##### EXERCISE INPUTS

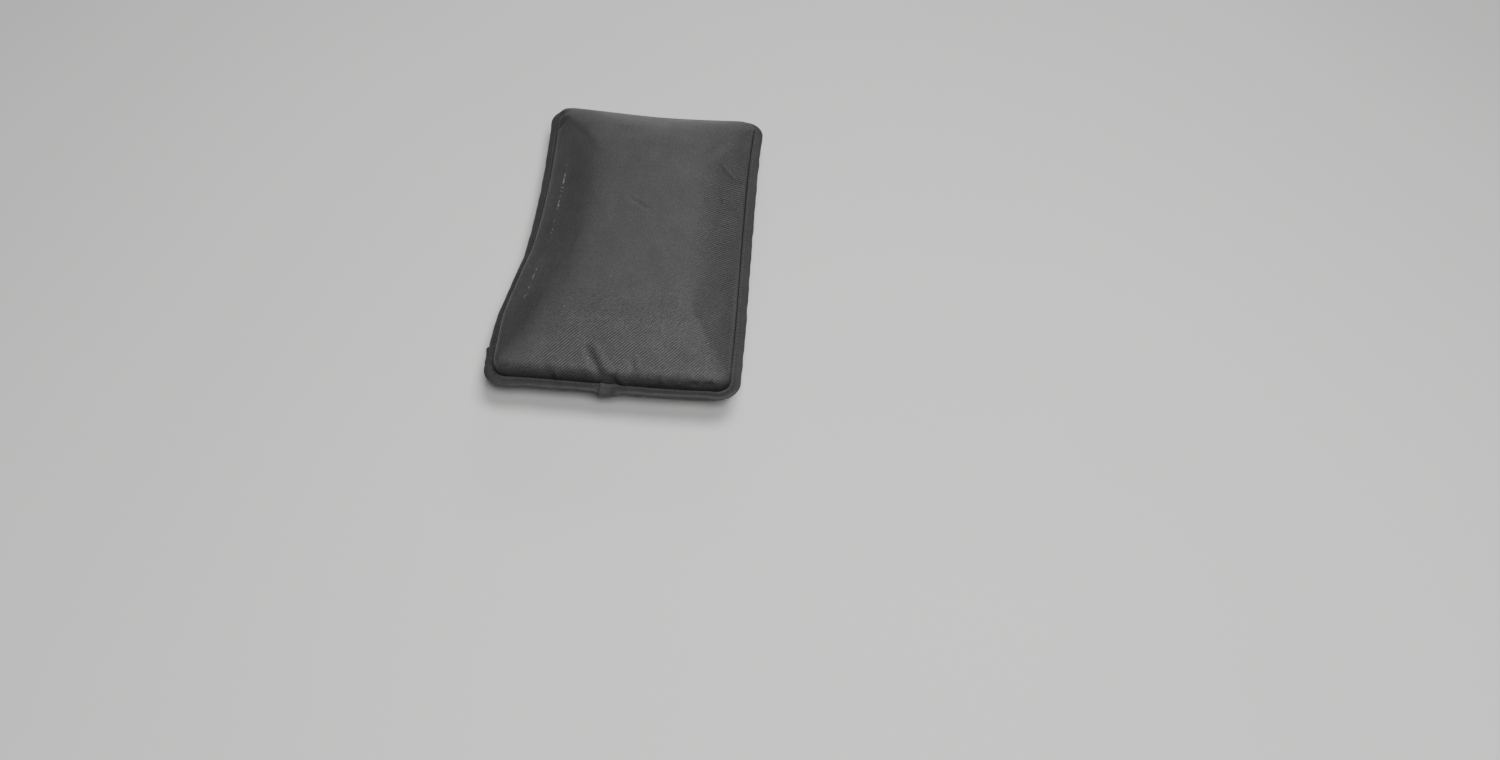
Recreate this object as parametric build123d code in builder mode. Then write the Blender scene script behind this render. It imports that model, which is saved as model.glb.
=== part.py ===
"""Camp pillow: two cloth panels bound together round a foam slab that is faced with wadding.

Millimetres. +Z is up, +Y runs along the pillow's long side and +X along its short side. The origin is
at the bottom of the pillow, in the middle of the flat part of the underside that it rests on.

The two panels are stitched together flat, all round, outside the padded body. A folded tape, in two
lengths that lap over each other at two splices, covers that edge, and a lockstitch holds it on.
"""

from build123d import *

import math
import os

# The padded body, inside the seam.
seam_width = 212.0
seam_length = 366.0
seam_corner = 13.0
top_rise = 36.0
top_run = 75.0
under_depth = 30.0
under_run = 56.0
crown_power = 2.3
crown_steps = 8

# How fast a corner's radius grows towards the crown, and its largest share of a section's width.
corner_softening = 0.2
corner_limit = 0.49

# Cloth, tape and thread.
cloth = 0.6
seam_allowance = 9.0
tape = 0.7
tape_cover = 10.0
tape_clearance = 0.4
fold_roundness = 0.7
thread_width = 0.55
thread_height = 0.3
stitch_length = 3.5
stitch_pitch = 4.5
stitch_inset = 2.4
joining_seam_outset = 5.5

# Splices of the tape: where the covering end stops, and how much of the other length it covers.
front_splice_x = -13.5
side_splice_from_end = 33.0
lap_length = 15.0
lap_root = 4.0

# Filling: the slab's place inside the seam, and how deep the wadding lies over each face of it.
foam_inset = 11.0
foam_corner = 20.0
foam_edge = 12.0
wadding_above = 13.1
wadding_below = 11.1

# Gaps that keep neighbouring layers from sharing space.
layer_gap = 0.15
lap_gap = 0.05

# Levels, each measured from the seam.
seam_height = under_depth
flange_half = cloth
pocket_half = flange_half + thread_height + lap_gap
tape_half = pocket_half + tape
lap_inner_half = tape_half + lap_gap
lap_half = lap_inner_half + tape
foam_above_seam = top_rise - cloth - 2 * layer_gap - wadding_above
foam_below_seam = under_depth - cloth - 2 * layer_gap - wadding_below

# How far out from the seam the flanges' pocket and the layers of the tape reach.
pocket_reach = seam_allowance + layer_gap
tape_reach = max(tape_cover, pocket_reach + tape)
lap_inner_reach = tape_reach + lap_gap
lap_reach = lap_inner_reach + tape

# Each lap along its edge, and where the covered end inside it stops.
front_join_x = front_splice_x + lap_length
front_lap_end = front_join_x + lap_root
side_splice_y = side_splice_from_end - seam_length / 2
side_join_y = side_splice_y - lap_length
side_lap_end = side_join_y - lap_root

# A length that reaches past the whole pillow.
far = 2 * seam_length


def outline(outset):
    """Width, length and corner radius of the seam's outline moved out by outset, or in if it is negative."""
    growth = outset if outset > 0 else -outset * corner_softening
    width = seam_width + 2 * outset
    length = seam_length + 2 * outset
    return width, length, min(seam_corner + growth, corner_limit * width, corner_limit * length)


def crown(rise, run, skin=0.0):
    """(inset, height) of each section of a crowned half, a superellipse from the seam to its flat top.

    skin moves the sections square to the surface, towards the inside.
    """
    sections = []
    for step in range(crown_steps + 1):
        angle = math.pi / 2 * step / crown_steps
        across = math.cos(angle) ** (2 / crown_power)
        up = math.sin(angle) ** (2 / crown_power)
        lean = math.atan2(run * up ** (crown_power - 1), rise * across ** (crown_power - 1))
        inset = run * (1 - across) + skin * math.cos(lean)
        height = rise * up - skin * math.sin(lean)
        sections.append((inset, height))
    return sections


def clear_of_laps(x, y):
    """Distance along the edge from a point on the tape to the nearer lap, negative where it lies on one."""
    from_front = max(front_splice_x - x, x - front_lap_end) if y < -seam_length / 2 else far
    from_side = max(side_lap_end - y, y - side_splice_y) if x < -seam_width / 2 else far
    return min(from_front, from_side)


def stitch_places(outset):
    """A location for each stitch of a seam that goes round the pillow, heading along it."""
    with BuildSketch() as loop:
        RectangleRounded(*outline(outset))
    path = loop.sketch.wires()[0]
    count = round(path.length / stitch_pitch)
    places = []
    for number in range(count):
        share = (number + 0.5) / count
        spot = path.position_at(share)
        along = path.tangent_at(share)
        heading = math.degrees(math.atan2(along.Y, along.X))
        places.append(Location((spot.X, spot.Y, 0), (0, 0, heading)))
    return places


pieces = {}


# Foam slab with rounded edges, and the space that it takes with a gap all round.

with BuildPart() as foam_core:
    with BuildSketch(Plane.XY.offset(seam_height - foam_below_seam)):
        RectangleRounded(seam_width - 2 * foam_inset, seam_length - 2 * foam_inset, foam_corner)
    extrude(amount=foam_above_seam + foam_below_seam)
    fillet(foam_core.edges().filter_by(Plane.XY), radius=foam_edge)

with BuildPart() as foam_space:
    with BuildSketch(Plane.XY.offset(seam_height - foam_below_seam - layer_gap)):
        RectangleRounded(
            seam_width - 2 * foam_inset + 2 * layer_gap,
            seam_length - 2 * foam_inset + 2 * layer_gap,
            foam_corner + layer_gap,
        )
    extrude(amount=foam_above_seam + foam_below_seam + 2 * layer_gap)
    fillet(foam_space.edges().filter_by(Plane.XY), radius=foam_edge + layer_gap)

pieces["foam_core"] = foam_core


# Each half of the body: a crowned panel with a flat flange, and the wadding between it and the foam.

halves = (
    ("top_panel", "upper_wadding", 1, top_rise, top_run),
    ("bottom_panel", "lower_wadding", -1, under_depth, under_run),
)

for panel_name, wadding_name, side, rise, run in halves:
    with BuildPart() as panel:
        for inset, height in crown(rise, run):
            with BuildSketch(Plane.XY.offset(seam_height + side * height)):
                RectangleRounded(*outline(-inset))
        loft()
        with BuildSketch(Plane.XY.offset(seam_height)):
            RectangleRounded(*outline(seam_allowance))
        extrude(amount=side * cloth)
        for inset, height in crown(rise, run, cloth):
            with BuildSketch(Plane.XY.offset(seam_height + side * height)):
                RectangleRounded(*outline(-inset))
        loft(mode=Mode.SUBTRACT)
    pieces[panel_name] = panel

    with BuildPart() as wadding:
        for inset, height in crown(rise, run, cloth + layer_gap):
            with BuildSketch(Plane.XY.offset(seam_height + side * height)):
                RectangleRounded(*outline(-inset))
        loft()
        add(foam_space.part, mode=Mode.SUBTRACT)
    pieces[wadding_name] = wadding


# Edge tape. Two folded loops over the flanges, the wider one for the laps, are cut into two lengths.

with BuildPart() as flange_space:
    with BuildSketch(Plane.XY.offset(seam_height - pocket_half)):
        RectangleRounded(*outline(pocket_reach))
    extrude(amount=2 * pocket_half)

with BuildPart() as covered_space:
    with BuildSketch(Plane.XY.offset(seam_height - lap_inner_half)):
        RectangleRounded(*outline(lap_inner_reach))
    extrude(amount=2 * lap_inner_half)

folded_loops = []
for half, reach in ((tape_half, tape_reach), (lap_half, lap_reach)):
    with BuildPart() as folded_loop:
        with BuildSketch(Plane.XY.offset(seam_height - half)):
            RectangleRounded(*outline(reach))
        extrude(amount=2 * half)
        fillet(folded_loop.edges().filter_by(Plane.XY), radius=fold_roundness * half)
        with BuildSketch(Plane.XY.offset(seam_height - half)):
            RectangleRounded(*outline(tape_clearance))
        extrude(amount=2 * half, mode=Mode.SUBTRACT)
        add(flange_space.part, mode=Mode.SUBTRACT)
    folded_loops.append(folded_loop.part)
tape_loop, lap_loop = folded_loops

with BuildPart() as front_covered:
    add(covered_space.part)
    with Locations((front_join_x + lap_gap, 0, 0)):
        Box(far, far, far, align=(Align.MAX, Align.CENTER, Align.CENTER), mode=Mode.INTERSECT)

with BuildPart() as side_covered:
    add(covered_space.part)
    with Locations((0, side_join_y - lap_gap, 0)):
        Box(far, far, far, align=(Align.CENTER, Align.MIN, Align.CENTER), mode=Mode.INTERSECT)

with BuildPart() as front_lap:
    add(lap_loop)
    with Locations((front_splice_x, 0, 0)):
        Box(lap_length + lap_root, far, far, align=(Align.MIN, Align.MAX, Align.CENTER), mode=Mode.INTERSECT)
    add(front_covered.part, mode=Mode.SUBTRACT)

with BuildPart() as side_lap:
    add(lap_loop)
    with Locations((0, side_splice_y, 0)):
        Box(far, lap_length + lap_root, far, align=(Align.MAX, Align.MAX, Align.CENTER), mode=Mode.INTERSECT)
    add(side_covered.part, mode=Mode.SUBTRACT)

with BuildPart() as binding_long:
    add(tape_loop)
    with Locations((front_join_x + lap_gap, side_join_y, 0)):
        Box(far, far, far, align=(Align.MAX, Align.MAX, Align.CENTER), mode=Mode.SUBTRACT)
    add(front_lap.part)
pieces["binding_long"] = binding_long

with BuildPart() as binding_short:
    add(tape_loop)
    with Locations((front_join_x, side_join_y - lap_gap, 0)):
        Box(far, far, far, align=(Align.MAX, Align.MAX, Align.CENTER), mode=Mode.INTERSECT)
    add(side_lap.part)
pieces["binding_short"] = binding_short


# Seams. Each stitch is a short flat float of thread that lies on the layer it holds down, and a place
# where a float would straddle the step at the end of a lap has none.

joined_at = stitch_places(joining_seam_outset)
bound_at = stitch_places(stitch_inset)
half_stitch = stitch_length / 2
on_tape = [place for place in bound_at if clear_of_laps(place.position.X, place.position.Y) > half_stitch]
on_laps = [place for place in bound_at if clear_of_laps(place.position.X, place.position.Y) < -half_stitch]

seams = (
    ("joining_seam", (1, -1), ((joined_at, flange_half),)),
    ("binding_seam_upper", (1,), ((on_tape, tape_half), (on_laps, lap_half))),
    ("binding_seam_lower", (-1,), ((on_tape, tape_half), (on_laps, lap_half))),
)

for seam_name, sides, rows in seams:
    with BuildPart() as seam:
        for side in sides:
            for places, level in rows:
                with BuildSketch(Plane.XY.offset(seam_height + side * level)):
                    with Locations(*places):
                        SlotOverall(stitch_length, thread_width)
                extrude(amount=side * thread_height)
    pieces[seam_name] = seam


os.makedirs("parts", exist_ok=True)
for name, piece in pieces.items():
    piece.part.label = name
    export_step(piece.part, f"parts/{name}.step")
    print(name, len(piece.part.solids()), "solids", round(piece.part.volume), "mm3")
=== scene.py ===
"""Camp pillow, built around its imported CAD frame.

Shapes are worked out in millimetres and turned into metres where a mesh is made. The seam is where the
two panels are joined, and everything outside it is placed by three numbers: the distance round the seam,
the distance out from it, and the height off the plane of the flanges.
"""

import math

import bpy
import numpy as np
from mathutils import Matrix, Vector


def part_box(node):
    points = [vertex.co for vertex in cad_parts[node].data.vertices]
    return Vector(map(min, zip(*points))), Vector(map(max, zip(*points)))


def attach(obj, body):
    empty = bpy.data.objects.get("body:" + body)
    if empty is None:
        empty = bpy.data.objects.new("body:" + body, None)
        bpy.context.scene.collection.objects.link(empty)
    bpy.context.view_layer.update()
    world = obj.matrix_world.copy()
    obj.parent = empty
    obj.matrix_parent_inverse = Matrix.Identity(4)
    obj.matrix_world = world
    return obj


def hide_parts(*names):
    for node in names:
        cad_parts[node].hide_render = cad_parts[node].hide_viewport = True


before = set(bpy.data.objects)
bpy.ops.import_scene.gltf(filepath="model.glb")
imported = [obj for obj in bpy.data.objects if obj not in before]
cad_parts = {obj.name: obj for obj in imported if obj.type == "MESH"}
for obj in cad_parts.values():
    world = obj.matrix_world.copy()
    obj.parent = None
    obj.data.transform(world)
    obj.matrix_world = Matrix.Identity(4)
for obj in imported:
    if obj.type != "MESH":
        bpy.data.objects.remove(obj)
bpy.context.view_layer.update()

MM = 0.001


def span(node):
    """Lowest and highest corner of a CAD node, in millimetres."""
    low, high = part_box(node)
    return np.array(low) / MM, np.array(high) / MM


# Sizes that the CAD part has but its boxes don't show.
SEAM_ALLOWANCE = 9.0
SEAM_CORNER = 13.0
CLOTH = 0.6
TAPE = 0.7
THREAD = 0.3
LAYER_GAP = 0.15
LAP_GAP = 0.05
LAP_LENGTH = 15.0
LAP_ROOT = 4.0
FRONT_SPLICE_X = -13.5
SIDE_SPLICE_FROM_END = 33.0
STITCH_LENGTH = 3.5
STITCH_PITCH = 4.5
STITCH_INSET = 2.4
JOINING_OUTSET = 5.5
TOP_RUN = 75.0
UNDER_RUN = 56.0

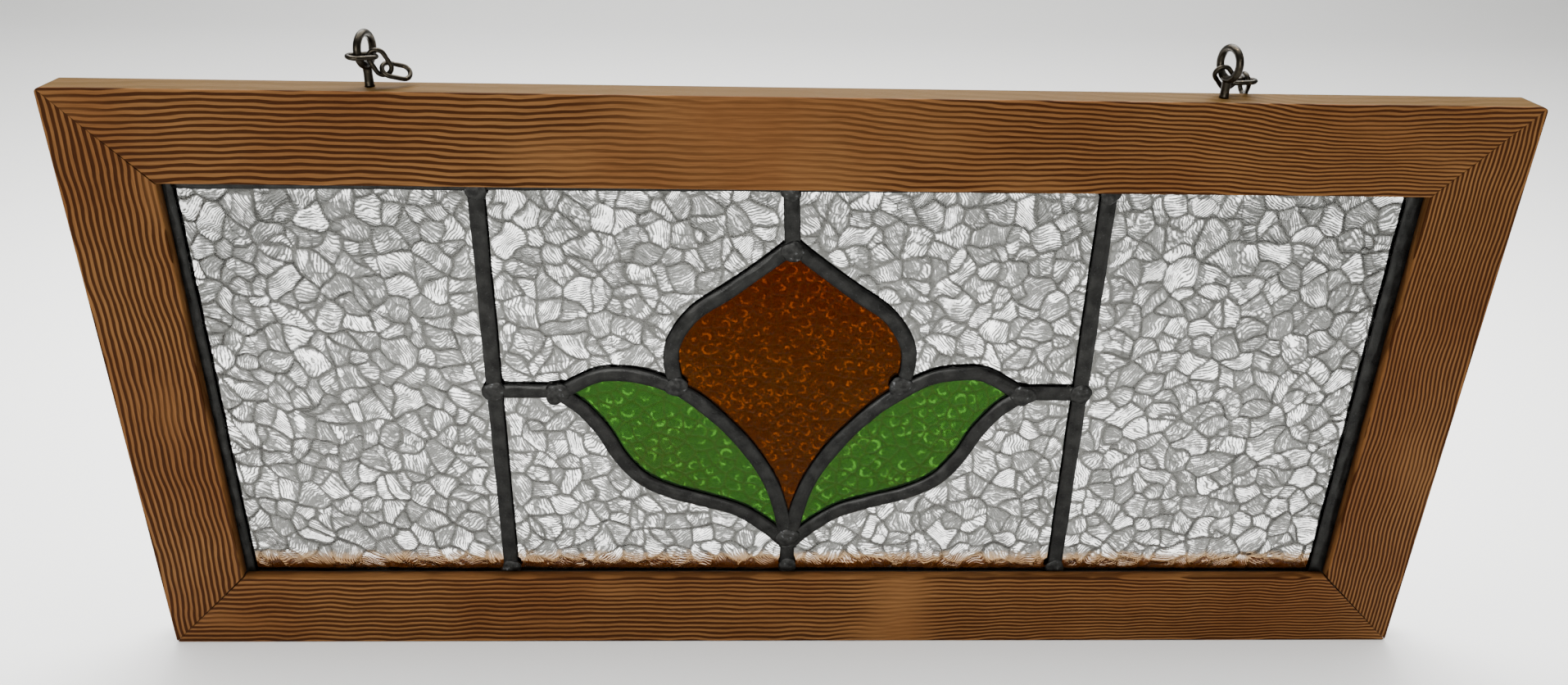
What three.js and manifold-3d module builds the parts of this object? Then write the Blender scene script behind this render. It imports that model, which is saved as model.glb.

##########

## EXERCISE DESCRIPTION
Above are the records; please copy exactly their first line and each line after it through the line containing "faced with wadding.", and no line after that.

## THE REPLY
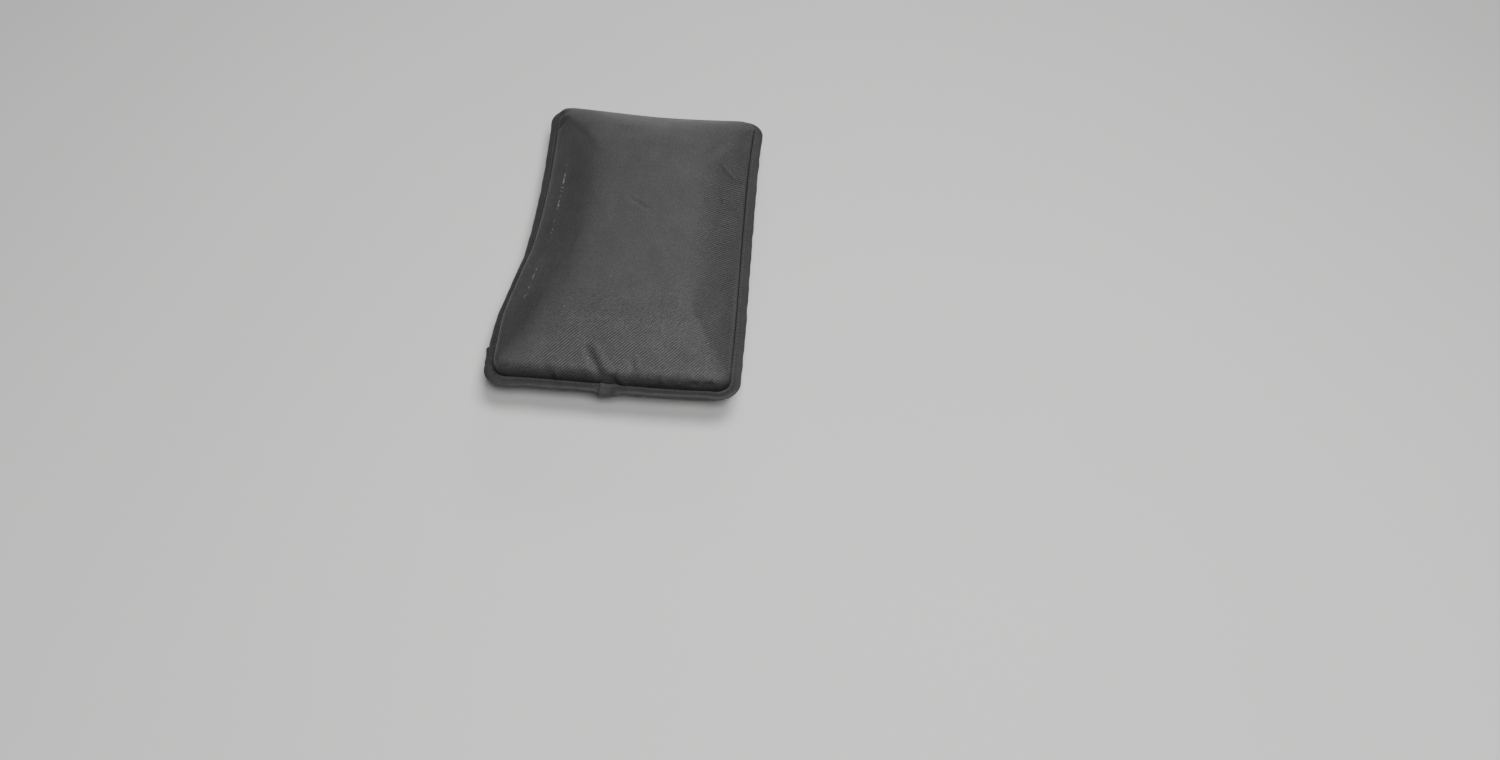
Recreate this object as parametric build123d code in builder mode. Then write the Blender scene script behind this render. It imports that model, which is saved as model.glb.
=== part.py ===
"""Camp pillow: two cloth panels bound together round a foam slab that is faced with wadding.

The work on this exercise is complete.